周六实验室准备下班的时候,突然有个师妹说外面有人找,放下东西出门一看,是路津。
“你怎么……”游暗有点难以置信,路津怎么突然回来了,虽然知道不太可能,但游暗还是控制不住眼神往周围瞟。
路津先是被游暗难看的脸色吓了一跳,但游暗身上衣服都没换,他也没多想,只是觉得可能做实验太累了。
“别看了,只有我。”路津心情有点复杂,纠结了两秒还是直接斩断了那一丝可能。
游暗愣了愣,自嘲地笑了笑,放在比自己身形大两号实验服口袋里的手使劲掐了掐手掌,痛觉让疲惫的神经重新接上:“你找我有事?”

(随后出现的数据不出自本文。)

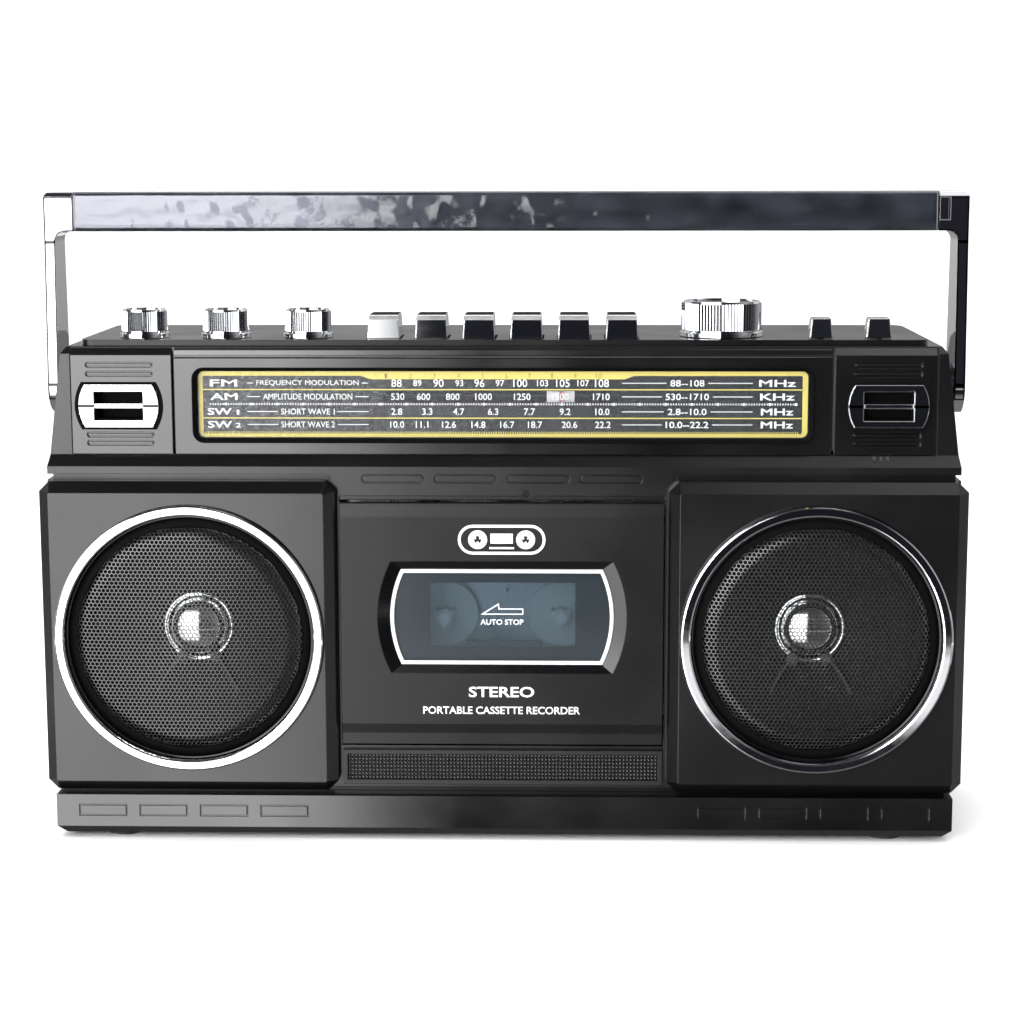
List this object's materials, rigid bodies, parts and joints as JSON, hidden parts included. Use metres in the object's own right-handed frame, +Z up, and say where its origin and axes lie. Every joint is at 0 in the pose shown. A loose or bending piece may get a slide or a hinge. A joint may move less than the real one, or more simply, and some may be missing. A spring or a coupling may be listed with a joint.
{
  "type": "radio cassette recorder",
  "caption": "Portable stereo radio cassette recorder with round speakers, front cassette door, piano keys, tuning dial and a swinging carrying handle.",
  "frame": {"origin": "middle of the footprint, on the surface that the feet stand on", "axes": "+Z up, the front with the speakers and the cassette door faces -Y, +X to the right as seen from the front"},
  "size_m": [0.339, 0.1, 0.234],
  "materials": {
    "black_plastic": "satin moulded",
    "dark_plastic": "fine moulded grain",
    "bright_plating": "bright plated",
    "black_mesh": "satin black",
    "pressed_steel": "zinc plated",
    "turned_steel": "turned bright",
    "cone_paper": "felted black",
    "dial_black": "gloss printed",
    "clear_plastic": "clear",
    "smoked_plastic": "lightly smoked",
    "pale_plastic": "moulded",
    "cord_fibre": "waxed",
    "brass_metal": "turned",
    "black_rubber": "matt",
    "board_laminate": "lacquered"
  },
  "bodies": {
    "cabinet": {"front_cabinet": "black_plastic", "rear_cabinet": "black_plastic", "base_tray": "black_plastic", "top_plate": "black_plastic", "speaker_panels": "black_plastic", "speaker_rings": "bright_plating", "speaker_grilles": "black_mesh", "speaker_drivers": "pressed_steel", "speaker_cones": "cone_paper", "dial_surround": "black_plastic", "dial_scale": "dial_black", "dial_window": "clear_plastic", "dial_cord": "cord_fibre", "tuning_capacitor": "pressed_steel", "corner_blocks": "black_plastic", "corner_bezels": "bright_plating", "vent_strip": "black_plastic", "microphone": "pressed_steel", "deck_chassis": "pressed_steel", "capstan_bush": "brass_metal", "drive_motor": "pressed_steel", "drive_belt": "black_rubber", "key_shaft": "turned_steel", "control_pots": "pressed_steel", "main_board": "board_laminate", "transformer": "pressed_steel", "battery_contacts": "turned_steel", "handle_pivots": "turned_steel", "cabinet_screws": "turned_steel", "rubber_feet": "black_rubber"},
    "door": {"door_panel": "black_plastic", "door_window": "smoked_plastic", "cassette_carrier": "dark_plastic"},
    "pointer": {"dial_pointer": "pale_plastic"},
    "drum": {"dial_drum": "pale_plastic"},
    "pulley": {"motor_pulley": "brass_metal"},
    "flywheel": {"flywheel": "turned_steel"},
    "supply": {"supply_reel": "pale_plastic"},
    "takeup": {"takeup_reel": "pale_plastic"},
    "heads": {"head_plate": "pressed_steel", "tape_heads": "turned_steel"},
    "pinch_arm": {"pinch_roller_arm": "pressed_steel"},
    "roller": {"pinch_roller": "black_rubber"},
    "key_record": {"record_key": "bright_plating"},
    "key_play": {"play_key": "bright_plating"},
    "key_rewind": {"rewind_key": "bright_plating"},
    "key_forward": {"forward_key": "bright_plating"},
    "key_stop": {"stop_key": "bright_plating"},
    "key_pause": {"pause_key": "bright_plating"},
    "volume": {"volume_knob": "bright_plating"},
    "tone": {"tone_knob": "bright_plating"},
    "balance": {"balance_knob": "bright_plating"},
    "tuning": {"tuning_knob": "bright_plating"},
    "function": {"function_switch_knob": "bright_plating"},
    "band": {"band_switch_knob": "bright_plating"},
    "cover": {"battery_cover": "black_plastic"},
    "handle": {"handle_bar": "bright_plating", "handle_arms": "bright_plating"},
    "mast_base": {"antenna_base": "turned_steel"},
    "mast": {"antenna_tubes": "turned_steel"}
  },
  "joints": [
    {"name": "handle_fold", "type": "hinge", "parent": "cabinet", "child": "handle", "pos_m": [0, 0, 0.1625], "axis": [-1, 0, 0], "range_deg": [0, 90]},
    {"name": "door_open", "type": "hinge", "parent": "cabinet", "child": "door", "pos_m": [0, -0.0375, 0.037], "axis": [1, 0, 0], "range_deg": [0, 30]},
    {"name": "record_press", "type": "hinge", "parent": "cabinet", "child": "key_record", "pos_m": [0, 0.016, 0.171], "axis": [1, 0, 0], "range_deg": [0, 7], "stiffness_Nm_per_rad": 1.2, "springref_deg": -8.59},
    {"name": "play_press", "type": "hinge", "parent": "cabinet", "child": "key_play", "pos_m": [0, 0.016, 0.171], "axis": [1, 0, 0], "range_deg": [0, 7], "stiffness_Nm_per_rad": 1.2, "springref_deg": -8.59},
    {"name": "rewind_press", "type": "hinge", "parent": "cabinet", "child": "key_rewind", "pos_m": [0, 0.016, 0.171], "axis": [1, 0, 0], "range_deg": [0, 7], "stiffness_Nm_per_rad": 1.2, "springref_deg": -8.59},
    {"name": "forward_press", "type": "hinge", "parent": "cabinet", "child": "key_forward", "pos_m": [0, 0.016, 0.171], "axis": [1, 0, 0], "range_deg": [0, 7], "stiffness_Nm_per_rad": 1.2, "springref_deg": -8.59},
    {"name": "stop_press", "type": "hinge", "parent": "cabinet", "child": "key_stop", "pos_m": [0, 0.016, 0.171], "axis": [1, 0, 0], "range_deg": [0, 7], "stiffness_Nm_per_rad": 1.2, "springref_deg": -8.59},
    {"name": "pause_press", "type": "hinge", "parent": "cabinet", "child": "key_pause", "pos_m": [0, 0.016, 0.171], "axis": [1, 0, 0], "range_deg": [0, 7], "stiffness_Nm_per_rad": 1.2, "springref_deg": -8.59},
    {"name": "head_advance", "type": "slide", "parent": "cabinet", "child": "heads", "axis": [0, 0, -1], "range_m": [0, 0.005]},
    {"name": "pinch_swing", "type": "hinge", "parent": "cabinet", "child": "pinch_arm", "pos_m": [-0.046, -0.029, 0.121], "axis": [0, 1, 0], "range_deg": [0, 20]},
    {"name": "roller_spin", "type": "hinge", "parent": "pinch_arm", "child": "roller", "pos_m": [-0.027, -0.0326, 0.1193], "axis": [0, 1, 0], "continuous": true},
    {"name": "flywheel_spin", "type": "hinge", "parent": "cabinet", "child": "flywheel", "pos_m": [-0.027, -0.016, 0.1065], "axis": [0, 1, 0], "continuous": true},
    {"name": "motor_spin", "type": "hinge", "parent": "cabinet", "child": "pulley", "pos_m": [0.034, -0.016, 0.062], "axis": [0, 1, 0], "continuous": true},
    {"name": "supply_spin", "type": "hinge", "parent": "cabinet", "child": "supply", "pos_m": [0.02125, -0.026, 0.08065], "axis": [0, 1, 0], "continuous": true},
    {"name": "takeup_spin", "type": "hinge", "parent": "cabinet", "child": "takeup", "pos_m": [-0.02125, -0.026, 0.08065], "axis": [0, 1, 0], "continuous": true},
    {"name": "volume_turn", "type": "hinge", "parent": "cabinet", "child": "volume", "pos_m": [-0.1309, -0.02, 0.187], "axis": [0, 0, -1], "range_deg": [-150, 150]},
    {"name": "tone_turn", "type": "hinge", "parent": "cabinet", "child": "tone", "pos_m": [-0.1011, -0.02, 0.187], "axis": [0, 0, -1], "range_deg": [-150, 150]},
    {"name": "balance_turn", "type": "hinge", "parent": "cabinet", "child": "balance", "pos_m": [-0.0711, -0.02, 0.187], "axis": [0, 0, -1], "range_deg": [-150, 150]},
    {"name": "tuning_turn", "type": "hinge", "parent": "cabinet", "child": "tuning", "pos_m": [0.0796, -0.0125, 0.188], "axis": [0, 0, -1], "range_deg": [-830.8, 194.8]},
    {"name": "pointer_travel", "type": "slide", "parent": "cabinet", "child": "pointer", "axis": [1, 0, 0], "range_m": [-0.0581, 0.0137]},
    {"name": "drum_turn", "type": "hinge", "parent": "cabinet", "child": "drum", "pos_m": [0.075, -0.025, 0.146], "axis": [0, 1, 0], "range_deg": [-140.52, 33.18]},
    {"name": "function_slide", "type": "slide", "parent": "cabinet", "child": "function", "axis": [0, 1, 0], "range_m": [0, 0.009]},
    {"name": "band_slide", "type": "slide", "parent": "cabinet", "child": "band", "axis": [0, 1, 0], "range_m": [0, 0.0135]},
    {"name": "cover_off", "type": "slide", "parent": "cabinet", "child": "cover", "axis": [0, 1, 0], "range_m": [0, 0.045]},
    {"name": "antenna_swing", "type": "hinge", "parent": "cabinet", "child": "mast_base", "pos_m": [-0.148, 0.0453, 0.172], "axis": [0, 0, 1], "range_deg": [0, 90]},
    {"name": "antenna_raise", "type": "hinge", "parent": "mast_base", "child": "mast", "pos_m": [-0.148, 0.0453, 0.175], "axis": [0, -1, 0], "range_deg": [0, 90]}
  ],
  "couplings": [
    {"joint": "head_advance", "follows": "play_press", "m_per_rad": 0.040926},
    {"joint": "pinch_swing", "follows": "play_press", "ratio": 2.8571},
    {"joint": "motor_spin", "follows": "flywheel_spin", "ratio": 6},
    {"joint": "pointer_travel", "follows": "tuning_turn", "m_per_rad": 0.004},
    {"joint": "drum_turn", "follows": "tuning_turn", "ratio": 0.16878}
  ]
}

一个有点损的招一闪而过,路津不太自然地清了清嗓子,把包里准备好的请柬递给游暗:“有人让我给你送个东西。”
红色太过显眼,游暗一瞬就被吸引了目光。
举了半分钟都没见游暗收,路津胳膊都有点酸了,不耐烦地再次往前递了递,故意道:“怎么?觉得很意外?还是不想来?”
“没有。”游暗一噎,摇摇头,伸手接过,却没勇气打开看,只是默默放在口袋里。
看游暗一脸懵没反应过来的样子,路津突然有点于心不忍,正想说这不是你前男友的是我的,却看见游暗身后一个往这边鬼鬼祟祟望了半天的男生骤然走过来,很自然地贴着游暗站着,眼里都是警惕,路津翻了翻眼睛,把话又收回去了,并且继续添油加醋:“朋友做不了好歹也算老同学?礼金可以不给,人总得来沾沾喜气。”
齐睿铭起初站在拐角处,没看见对面的人递了什么给游暗,这会儿站在游暗身旁听任这么说才琢磨过来点什么。
看游暗眼神不愿意多停留在请柬上的样子,齐睿铭话在嘴里滚了几圈,狐疑地看着路津,语气带有很明显都攻击意味:“你就是虞照?”
是的,对于游暗念念不忘的前男友,齐睿铭没见过照片,只知道名字。
路津差点被这话呛死,他就是个破传话的,可不想加入这个修罗场,但是于情于理,目前这个情况他必须得为虞照掰扯两句。
于是在游暗开口之前,路津稍一抬手,做足了姿态:毫不掩饰地嗤笑两声,昂首挺胸,没正眼看齐睿铭,转而去问游暗:“有些人好像需要你介绍一下?”
一波未平一波又起,游暗捏着请柬的汗湿的手终于舍得松开,没去理会路津话里的调侃,只是点点头,说:“我会去的。”